JOB:
Within the material below, locate the line with "Model this object" and the line with "from mathutils import Vector", then return those two lines and all lines between them, exactly as written.

Start WORKING DATA

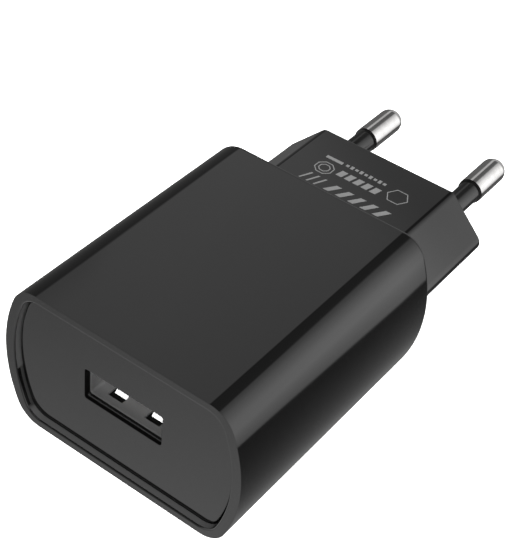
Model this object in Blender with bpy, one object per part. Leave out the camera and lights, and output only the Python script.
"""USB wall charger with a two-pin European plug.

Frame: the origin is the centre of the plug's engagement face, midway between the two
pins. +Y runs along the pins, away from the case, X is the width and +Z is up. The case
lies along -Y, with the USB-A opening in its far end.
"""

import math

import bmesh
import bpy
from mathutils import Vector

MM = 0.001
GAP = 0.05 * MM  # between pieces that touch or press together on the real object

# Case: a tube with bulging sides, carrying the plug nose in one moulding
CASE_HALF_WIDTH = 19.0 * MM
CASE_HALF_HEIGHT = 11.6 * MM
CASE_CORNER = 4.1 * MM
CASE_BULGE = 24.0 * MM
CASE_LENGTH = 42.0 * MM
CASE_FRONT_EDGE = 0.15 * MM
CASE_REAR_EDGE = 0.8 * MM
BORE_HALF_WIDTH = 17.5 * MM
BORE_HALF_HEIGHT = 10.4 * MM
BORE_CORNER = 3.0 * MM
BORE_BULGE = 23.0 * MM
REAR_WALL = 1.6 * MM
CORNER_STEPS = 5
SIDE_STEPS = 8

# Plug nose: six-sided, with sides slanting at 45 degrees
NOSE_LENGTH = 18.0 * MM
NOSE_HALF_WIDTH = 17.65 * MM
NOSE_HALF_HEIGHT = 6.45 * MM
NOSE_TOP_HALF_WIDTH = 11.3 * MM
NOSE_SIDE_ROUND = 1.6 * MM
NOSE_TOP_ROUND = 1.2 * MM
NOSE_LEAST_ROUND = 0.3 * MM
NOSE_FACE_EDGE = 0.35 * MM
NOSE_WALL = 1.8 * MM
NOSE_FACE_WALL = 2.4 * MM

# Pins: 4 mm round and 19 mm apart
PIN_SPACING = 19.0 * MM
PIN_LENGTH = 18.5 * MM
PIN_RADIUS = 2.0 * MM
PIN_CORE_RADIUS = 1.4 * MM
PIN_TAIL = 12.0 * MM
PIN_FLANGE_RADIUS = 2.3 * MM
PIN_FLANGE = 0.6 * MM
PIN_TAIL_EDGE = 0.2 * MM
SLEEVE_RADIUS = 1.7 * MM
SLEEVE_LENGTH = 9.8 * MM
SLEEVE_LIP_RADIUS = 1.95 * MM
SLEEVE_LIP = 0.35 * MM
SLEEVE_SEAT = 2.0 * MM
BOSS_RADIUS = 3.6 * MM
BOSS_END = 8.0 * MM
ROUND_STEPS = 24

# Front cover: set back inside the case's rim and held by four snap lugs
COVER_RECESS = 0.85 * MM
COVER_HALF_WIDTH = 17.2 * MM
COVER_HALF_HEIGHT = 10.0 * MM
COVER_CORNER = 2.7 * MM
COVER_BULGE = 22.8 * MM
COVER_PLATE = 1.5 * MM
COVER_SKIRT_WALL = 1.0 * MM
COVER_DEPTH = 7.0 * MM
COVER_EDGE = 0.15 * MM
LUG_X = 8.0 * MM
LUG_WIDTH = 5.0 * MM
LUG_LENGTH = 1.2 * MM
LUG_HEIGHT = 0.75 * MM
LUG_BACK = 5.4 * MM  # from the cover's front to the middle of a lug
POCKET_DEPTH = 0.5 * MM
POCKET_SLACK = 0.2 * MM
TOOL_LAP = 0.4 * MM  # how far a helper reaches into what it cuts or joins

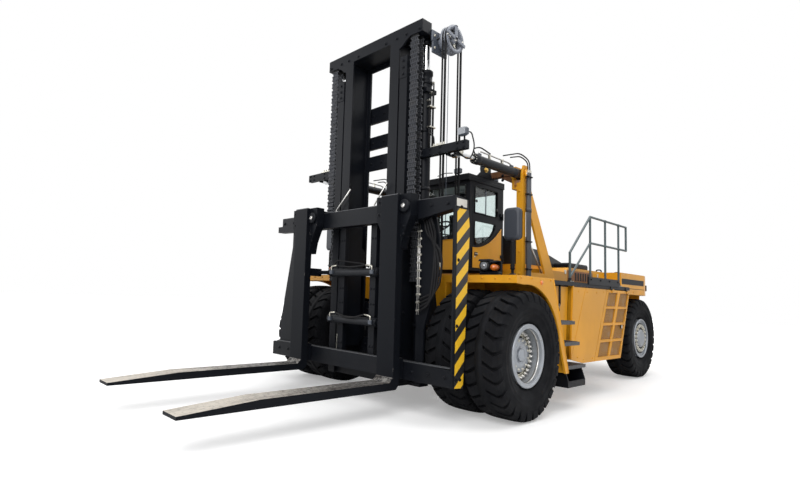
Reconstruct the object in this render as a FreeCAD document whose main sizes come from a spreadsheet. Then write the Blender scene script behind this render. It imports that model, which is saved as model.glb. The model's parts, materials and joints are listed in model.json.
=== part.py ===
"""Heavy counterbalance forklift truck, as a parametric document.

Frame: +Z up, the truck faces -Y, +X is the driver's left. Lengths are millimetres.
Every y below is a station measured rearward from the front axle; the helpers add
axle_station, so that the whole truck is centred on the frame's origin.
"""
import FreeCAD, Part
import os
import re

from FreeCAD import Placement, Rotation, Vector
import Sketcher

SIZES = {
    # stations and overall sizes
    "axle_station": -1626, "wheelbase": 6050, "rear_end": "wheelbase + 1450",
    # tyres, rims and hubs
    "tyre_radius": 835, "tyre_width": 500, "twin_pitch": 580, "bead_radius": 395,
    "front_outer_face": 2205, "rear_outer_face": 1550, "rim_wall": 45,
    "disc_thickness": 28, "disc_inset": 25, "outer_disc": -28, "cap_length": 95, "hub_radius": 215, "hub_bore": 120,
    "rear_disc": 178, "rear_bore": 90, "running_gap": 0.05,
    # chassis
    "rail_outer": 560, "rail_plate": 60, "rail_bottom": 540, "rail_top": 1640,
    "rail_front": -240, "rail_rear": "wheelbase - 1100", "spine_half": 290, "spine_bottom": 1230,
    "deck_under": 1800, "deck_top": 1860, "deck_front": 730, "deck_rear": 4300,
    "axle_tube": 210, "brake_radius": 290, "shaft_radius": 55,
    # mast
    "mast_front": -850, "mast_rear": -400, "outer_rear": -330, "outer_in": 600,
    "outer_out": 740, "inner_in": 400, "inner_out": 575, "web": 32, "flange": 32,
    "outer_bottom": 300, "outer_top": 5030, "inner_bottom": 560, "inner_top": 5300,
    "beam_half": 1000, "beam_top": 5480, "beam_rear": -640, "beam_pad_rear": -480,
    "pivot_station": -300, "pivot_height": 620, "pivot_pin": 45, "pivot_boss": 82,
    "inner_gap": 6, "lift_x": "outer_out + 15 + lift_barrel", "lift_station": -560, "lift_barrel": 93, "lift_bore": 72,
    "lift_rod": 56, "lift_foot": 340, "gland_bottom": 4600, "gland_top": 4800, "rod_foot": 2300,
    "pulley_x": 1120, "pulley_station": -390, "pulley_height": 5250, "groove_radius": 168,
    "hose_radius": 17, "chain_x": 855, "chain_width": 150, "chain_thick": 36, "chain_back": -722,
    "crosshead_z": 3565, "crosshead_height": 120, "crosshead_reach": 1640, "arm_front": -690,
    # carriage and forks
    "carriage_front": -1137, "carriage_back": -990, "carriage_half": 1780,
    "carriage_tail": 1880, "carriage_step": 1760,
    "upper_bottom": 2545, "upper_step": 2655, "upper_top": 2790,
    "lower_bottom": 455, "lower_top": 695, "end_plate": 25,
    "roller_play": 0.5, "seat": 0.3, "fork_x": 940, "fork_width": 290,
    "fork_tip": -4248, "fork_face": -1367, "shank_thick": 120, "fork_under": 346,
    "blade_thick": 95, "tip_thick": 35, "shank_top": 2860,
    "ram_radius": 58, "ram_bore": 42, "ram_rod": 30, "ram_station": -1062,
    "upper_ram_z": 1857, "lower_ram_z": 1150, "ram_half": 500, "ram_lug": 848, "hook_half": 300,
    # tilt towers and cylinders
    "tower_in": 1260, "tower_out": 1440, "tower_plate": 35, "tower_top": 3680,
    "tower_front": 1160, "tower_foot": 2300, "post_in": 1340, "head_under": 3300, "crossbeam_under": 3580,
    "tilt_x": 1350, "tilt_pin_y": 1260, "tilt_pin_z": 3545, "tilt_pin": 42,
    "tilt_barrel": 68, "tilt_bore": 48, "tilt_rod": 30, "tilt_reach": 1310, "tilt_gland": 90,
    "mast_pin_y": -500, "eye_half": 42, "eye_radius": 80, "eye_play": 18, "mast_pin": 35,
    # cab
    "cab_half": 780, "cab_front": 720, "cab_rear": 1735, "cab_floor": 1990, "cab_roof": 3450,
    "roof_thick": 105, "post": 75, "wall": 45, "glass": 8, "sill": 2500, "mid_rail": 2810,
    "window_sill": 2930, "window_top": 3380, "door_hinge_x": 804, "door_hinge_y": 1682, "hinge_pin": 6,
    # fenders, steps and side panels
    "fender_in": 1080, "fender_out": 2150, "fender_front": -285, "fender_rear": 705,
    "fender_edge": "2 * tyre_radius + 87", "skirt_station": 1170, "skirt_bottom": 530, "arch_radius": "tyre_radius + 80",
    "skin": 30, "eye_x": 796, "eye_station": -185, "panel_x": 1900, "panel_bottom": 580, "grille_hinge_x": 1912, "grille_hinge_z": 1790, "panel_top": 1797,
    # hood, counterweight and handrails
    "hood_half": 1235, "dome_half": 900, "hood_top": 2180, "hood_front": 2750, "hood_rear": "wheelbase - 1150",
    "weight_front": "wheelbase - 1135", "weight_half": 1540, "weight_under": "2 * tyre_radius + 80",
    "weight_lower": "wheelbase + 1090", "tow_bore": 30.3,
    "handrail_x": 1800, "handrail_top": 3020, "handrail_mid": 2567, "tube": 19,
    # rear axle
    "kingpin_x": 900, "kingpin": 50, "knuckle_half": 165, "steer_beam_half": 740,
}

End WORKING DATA
Start WORKING DATA

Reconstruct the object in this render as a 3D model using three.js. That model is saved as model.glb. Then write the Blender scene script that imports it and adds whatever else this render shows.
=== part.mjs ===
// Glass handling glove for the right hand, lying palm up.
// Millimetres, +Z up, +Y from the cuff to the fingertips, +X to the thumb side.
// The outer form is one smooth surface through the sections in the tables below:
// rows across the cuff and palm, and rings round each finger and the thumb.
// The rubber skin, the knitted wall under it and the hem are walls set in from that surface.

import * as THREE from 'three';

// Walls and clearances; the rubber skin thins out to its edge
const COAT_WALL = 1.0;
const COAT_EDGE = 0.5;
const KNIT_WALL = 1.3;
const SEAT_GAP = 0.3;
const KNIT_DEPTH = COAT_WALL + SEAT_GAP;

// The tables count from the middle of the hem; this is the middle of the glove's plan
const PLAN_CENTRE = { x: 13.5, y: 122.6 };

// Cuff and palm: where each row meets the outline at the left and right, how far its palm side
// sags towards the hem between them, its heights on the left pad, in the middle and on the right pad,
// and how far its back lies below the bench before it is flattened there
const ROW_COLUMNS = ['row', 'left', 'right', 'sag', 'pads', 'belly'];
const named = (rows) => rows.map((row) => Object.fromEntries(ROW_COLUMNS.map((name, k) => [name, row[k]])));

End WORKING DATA
Start WORKING DATA

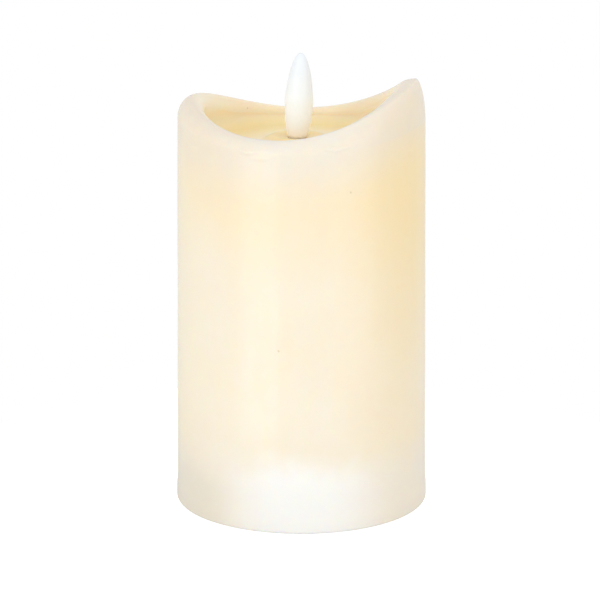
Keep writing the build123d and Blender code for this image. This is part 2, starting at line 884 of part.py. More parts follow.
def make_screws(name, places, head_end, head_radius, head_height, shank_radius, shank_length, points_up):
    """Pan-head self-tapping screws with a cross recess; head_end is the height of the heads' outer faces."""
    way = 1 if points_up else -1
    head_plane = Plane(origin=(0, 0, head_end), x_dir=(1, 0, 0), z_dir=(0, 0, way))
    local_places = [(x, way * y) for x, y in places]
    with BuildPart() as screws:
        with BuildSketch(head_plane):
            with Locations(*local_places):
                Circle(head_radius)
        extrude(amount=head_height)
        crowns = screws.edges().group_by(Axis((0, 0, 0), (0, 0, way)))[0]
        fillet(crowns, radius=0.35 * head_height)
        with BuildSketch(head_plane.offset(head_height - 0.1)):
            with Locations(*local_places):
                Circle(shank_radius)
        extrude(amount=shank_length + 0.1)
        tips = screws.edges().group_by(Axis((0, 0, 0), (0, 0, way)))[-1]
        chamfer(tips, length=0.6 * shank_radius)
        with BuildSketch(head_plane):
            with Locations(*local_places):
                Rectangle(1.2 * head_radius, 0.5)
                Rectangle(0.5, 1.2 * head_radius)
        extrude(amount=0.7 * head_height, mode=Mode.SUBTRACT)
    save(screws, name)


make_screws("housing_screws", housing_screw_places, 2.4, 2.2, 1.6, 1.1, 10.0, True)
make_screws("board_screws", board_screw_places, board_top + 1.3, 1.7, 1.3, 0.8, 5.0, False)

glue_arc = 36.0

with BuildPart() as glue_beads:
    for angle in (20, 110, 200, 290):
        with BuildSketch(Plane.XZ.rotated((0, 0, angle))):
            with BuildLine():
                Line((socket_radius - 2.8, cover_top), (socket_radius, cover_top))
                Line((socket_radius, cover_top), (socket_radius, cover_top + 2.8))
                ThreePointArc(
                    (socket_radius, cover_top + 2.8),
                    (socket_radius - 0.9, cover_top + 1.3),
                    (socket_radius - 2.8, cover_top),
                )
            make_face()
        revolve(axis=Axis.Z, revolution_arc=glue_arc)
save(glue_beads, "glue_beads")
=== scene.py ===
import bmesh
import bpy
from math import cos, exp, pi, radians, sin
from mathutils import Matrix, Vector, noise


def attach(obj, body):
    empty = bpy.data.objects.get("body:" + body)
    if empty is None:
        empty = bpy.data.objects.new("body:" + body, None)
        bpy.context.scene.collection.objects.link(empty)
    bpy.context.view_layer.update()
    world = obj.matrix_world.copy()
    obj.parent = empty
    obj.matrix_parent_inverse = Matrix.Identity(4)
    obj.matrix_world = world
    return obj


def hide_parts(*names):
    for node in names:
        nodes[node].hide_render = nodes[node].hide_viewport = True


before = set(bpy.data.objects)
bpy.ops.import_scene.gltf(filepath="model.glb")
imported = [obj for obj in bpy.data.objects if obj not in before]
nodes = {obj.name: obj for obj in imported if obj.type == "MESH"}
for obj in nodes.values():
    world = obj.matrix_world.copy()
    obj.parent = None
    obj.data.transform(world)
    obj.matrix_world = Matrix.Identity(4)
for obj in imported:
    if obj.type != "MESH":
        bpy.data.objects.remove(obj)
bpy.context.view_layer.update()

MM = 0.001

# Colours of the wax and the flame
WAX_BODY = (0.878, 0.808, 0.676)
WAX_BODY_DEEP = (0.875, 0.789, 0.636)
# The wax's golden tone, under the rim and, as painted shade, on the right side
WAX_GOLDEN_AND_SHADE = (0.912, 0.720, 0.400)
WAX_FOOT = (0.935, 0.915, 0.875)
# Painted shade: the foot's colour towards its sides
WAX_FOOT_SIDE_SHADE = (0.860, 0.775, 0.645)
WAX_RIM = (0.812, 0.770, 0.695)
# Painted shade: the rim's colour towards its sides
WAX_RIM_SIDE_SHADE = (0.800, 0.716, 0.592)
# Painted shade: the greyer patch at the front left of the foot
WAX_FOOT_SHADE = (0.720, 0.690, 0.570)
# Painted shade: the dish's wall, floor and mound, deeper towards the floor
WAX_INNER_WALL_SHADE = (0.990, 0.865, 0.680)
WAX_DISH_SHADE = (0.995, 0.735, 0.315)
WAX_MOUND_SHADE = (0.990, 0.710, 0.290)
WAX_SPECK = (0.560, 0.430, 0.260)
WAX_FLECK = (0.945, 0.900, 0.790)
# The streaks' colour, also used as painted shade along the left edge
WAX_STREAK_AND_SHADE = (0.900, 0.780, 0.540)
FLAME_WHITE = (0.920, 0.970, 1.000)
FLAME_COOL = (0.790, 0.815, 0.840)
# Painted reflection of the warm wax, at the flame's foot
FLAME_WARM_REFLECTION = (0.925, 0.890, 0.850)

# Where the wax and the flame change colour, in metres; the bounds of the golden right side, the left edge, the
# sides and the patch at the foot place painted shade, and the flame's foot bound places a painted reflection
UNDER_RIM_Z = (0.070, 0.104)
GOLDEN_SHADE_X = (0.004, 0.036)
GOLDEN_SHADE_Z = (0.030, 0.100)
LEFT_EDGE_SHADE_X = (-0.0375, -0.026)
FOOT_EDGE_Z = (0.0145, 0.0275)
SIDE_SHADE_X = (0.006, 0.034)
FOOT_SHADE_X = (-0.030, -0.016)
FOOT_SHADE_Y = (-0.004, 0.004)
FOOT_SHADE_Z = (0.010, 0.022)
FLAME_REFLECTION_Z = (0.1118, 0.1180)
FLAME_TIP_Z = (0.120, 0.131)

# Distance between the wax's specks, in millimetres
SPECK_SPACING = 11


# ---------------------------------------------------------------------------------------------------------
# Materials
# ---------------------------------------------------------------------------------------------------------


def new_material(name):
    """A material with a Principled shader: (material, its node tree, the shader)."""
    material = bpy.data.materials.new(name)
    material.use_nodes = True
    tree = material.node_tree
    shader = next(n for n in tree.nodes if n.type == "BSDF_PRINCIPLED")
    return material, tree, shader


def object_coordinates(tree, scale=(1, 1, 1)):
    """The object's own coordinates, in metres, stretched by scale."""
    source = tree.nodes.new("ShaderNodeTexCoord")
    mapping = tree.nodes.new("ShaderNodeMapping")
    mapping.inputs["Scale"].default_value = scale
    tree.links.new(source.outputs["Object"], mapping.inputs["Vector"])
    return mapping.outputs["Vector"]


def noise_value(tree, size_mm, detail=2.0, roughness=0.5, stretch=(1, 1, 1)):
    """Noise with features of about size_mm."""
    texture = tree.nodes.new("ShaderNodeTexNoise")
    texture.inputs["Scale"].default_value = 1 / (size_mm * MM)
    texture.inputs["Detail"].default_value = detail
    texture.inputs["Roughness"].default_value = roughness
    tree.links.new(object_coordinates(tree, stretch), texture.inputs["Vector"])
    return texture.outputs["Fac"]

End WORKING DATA

THE ANSWER:
Model this object in Blender with bpy, one object per part. Leave out the camera and lights, and output only the Python script.
"""USB wall charger with a two-pin European plug.

Frame: the origin is the centre of the plug's engagement face, midway between the two
pins. +Y runs along the pins, away from the case, X is the width and +Z is up. The case
lies along -Y, with the USB-A opening in its far end.
"""

import math

import bmesh
import bpy
from mathutils import Vector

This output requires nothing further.